— Start of Supplied information —

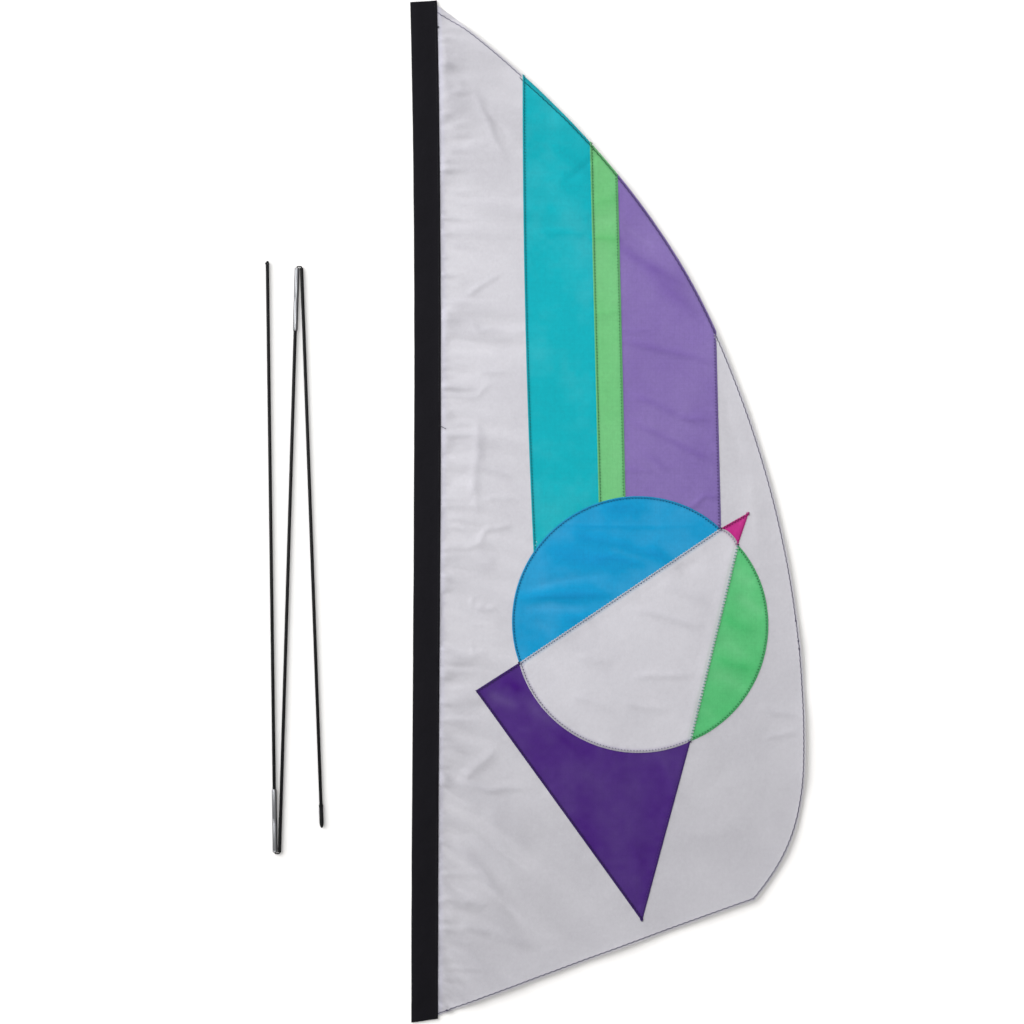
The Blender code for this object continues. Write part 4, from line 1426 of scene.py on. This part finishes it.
class FLAG_OT_stage(bpy.types.Operator):
    """Lays the floor, sets the lights and the camera"""

    bl_idname = "flag.stage"
    bl_label = "Stage"

    def execute(self, context):
        scene = context.scene
        stage = scene.flag_stage
        scene.view_settings.view_transform = "Standard"
        scene.view_settings.look = "None"
        camera = bpy.data.cameras.new("camera")
        camera.lens = stage.lens
        camera.sensor_width = 36.0
        camera.clip_start, camera.clip_end = 0.05, 100.0
        eye = bpy.data.objects.new("camera", camera)
        eye.location = (stage.camera_x, stage.camera_y, stage.camera_z)
        scene.collection.objects.link(eye)
        scene.camera = eye

        floor_finish, tree, shader = plain_finish("floor_finish", 0.85, Specular_IOR_Level=0.1)
        coloured(tree, shader, dye(tree, stage.floor), even_floor(tree))
        rows = 8
        line = np.linspace(-FLOOR_HALF, FLOOR_HALF, rows + 1)
        grid = [(x, y, 0.0) for y in line for x in line]
        wide = rows + 1
        faces = [
            (r * wide + c, r * wide + c + 1, (r + 1) * wide + c + 1, (r + 1) * wide + c)
            for r in range(rows)
            for c in range(rows)
        ]
        floor = new_mesh("floor", grid, faces, floor_finish, smooth=False)

        world = bpy.data.worlds.new("even_light")
        scene.world = world
        world.use_nodes = True
        tree = world.node_tree
        places = add(tree, "ShaderNodeTexCoord").outputs["Generated"]
        height = add(tree, "ShaderNodeSeparateXYZ", {0: places}).outputs["Z"]
        wanted = {"Value": height, "From Min": 0.0, "From Max": 0.9}
        wanted.update({"To Min": HORIZON_SHARE, "To Max": ZENITH_SHARE})
        rise = add(tree, "ShaderNodeMapRange", wanted).outputs[0]
        strength = calc(tree, "MULTIPLY", rise, stage.sky)
        sky = tree.nodes["Background"]
        sky.inputs["Color"].default_value = (1.0, 0.985, 0.97, 1.0)
        tree.links.new(strength, sky.inputs["Strength"])

        lamp = bpy.data.lights.new("soft_key", "AREA")
        lamp.shape = "DISK"
        lamp.size = KEY_SIZE
        lamp.energy = stage.key
        key = bpy.data.objects.new("soft_key", lamp)
        key.location = KEY_PLACE
        aim(key, (0.0, 0.0, 0.0))
        lamp = bpy.data.lights.new("overhead_pool", "SPOT")
        lamp.spot_size = POOL_SPREAD
        lamp.spot_blend = 1.0
        lamp.shadow_soft_size = 0.4
        lamp.energy = stage.pool
        pool = bpy.data.objects.new("overhead_pool", lamp)
        pool.location = POOL_PLACE
        aim(pool, POOL_FOOT)
        return {"FINISHED"}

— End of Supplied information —

Set exercise: Copy each line of the data exactly, leaving nothing out.

Solution to this exercise:
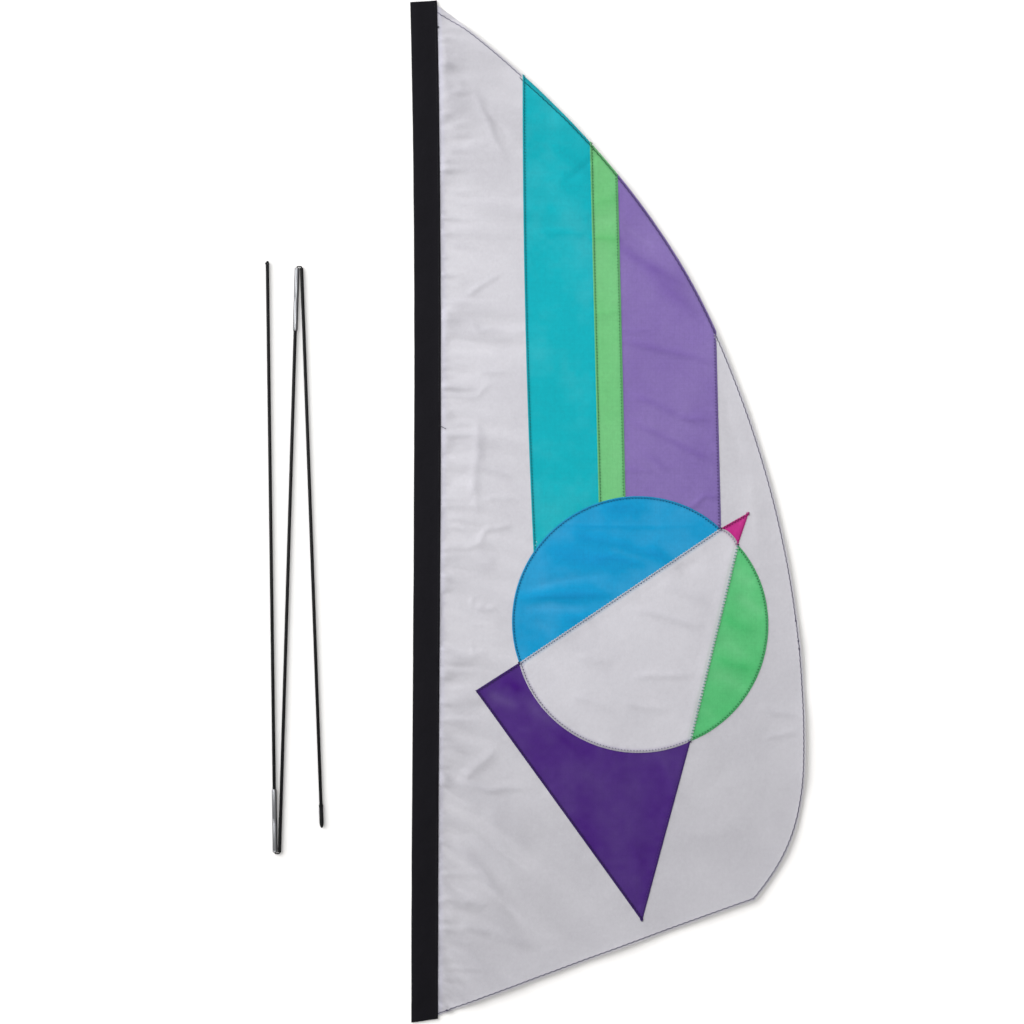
The Blender code for this object continues. Write part 4, from line 1426 of scene.py on. This part finishes it.
class FLAG_OT_stage(bpy.types.Operator):
    """Lays the floor, sets the lights and the camera"""

    bl_idname = "flag.stage"
    bl_label = "Stage"

    def execute(self, context):
        scene = context.scene
        stage = scene.flag_stage
        scene.view_settings.view_transform = "Standard"
        scene.view_settings.look = "None"
        camera = bpy.data.cameras.new("camera")
        camera.lens = stage.lens
        camera.sensor_width = 36.0
        camera.clip_start, camera.clip_end = 0.05, 100.0
        eye = bpy.data.objects.new("camera", camera)
        eye.location = (stage.camera_x, stage.camera_y, stage.camera_z)
        scene.collection.objects.link(eye)
        scene.camera = eye

        floor_finish, tree, shader = plain_finish("floor_finish", 0.85, Specular_IOR_Level=0.1)
        coloured(tree, shader, dye(tree, stage.floor), even_floor(tree))
        rows = 8
        line = np.linspace(-FLOOR_HALF, FLOOR_HALF, rows + 1)
        grid = [(x, y, 0.0) for y in line for x in line]
        wide = rows + 1
        faces = [
            (r * wide + c, r * wide + c + 1, (r + 1) * wide + c + 1, (r + 1) * wide + c)
            for r in range(rows)
            for c in range(rows)
        ]
        floor = new_mesh("floor", grid, faces, floor_finish, smooth=False)

        world = bpy.data.worlds.new("even_light")
        scene.world = world
        world.use_nodes = True
        tree = world.node_tree
        places = add(tree, "ShaderNodeTexCoord").outputs["Generated"]
        height = add(tree, "ShaderNodeSeparateXYZ", {0: places}).outputs["Z"]
        wanted = {"Value": height, "From Min": 0.0, "From Max": 0.9}
        wanted.update({"To Min": HORIZON_SHARE, "To Max": ZENITH_SHARE})
        rise = add(tree, "ShaderNodeMapRange", wanted).outputs[0]
        strength = calc(tree, "MULTIPLY", rise, stage.sky)
        sky = tree.nodes["Background"]
        sky.inputs["Color"].default_value = (1.0, 0.985, 0.97, 1.0)
        tree.links.new(strength, sky.inputs["Strength"])

        lamp = bpy.data.lights.new("soft_key", "AREA")
        lamp.shape = "DISK"
        lamp.size = KEY_SIZE
        lamp.energy = stage.key
        key = bpy.data.objects.new("soft_key", lamp)
        key.location = KEY_PLACE
        aim(key, (0.0, 0.0, 0.0))
        lamp = bpy.data.lights.new("overhead_pool", "SPOT")
        lamp.spot_size = POOL_SPREAD
        lamp.spot_blend = 1.0
        lamp.shadow_soft_size = 0.4
        lamp.energy = stage.pool
        pool = bpy.data.objects.new("overhead_pool", lamp)
        pool.location = POOL_PLACE
        aim(pool, POOL_FOOT)
        return {"FINISHED"}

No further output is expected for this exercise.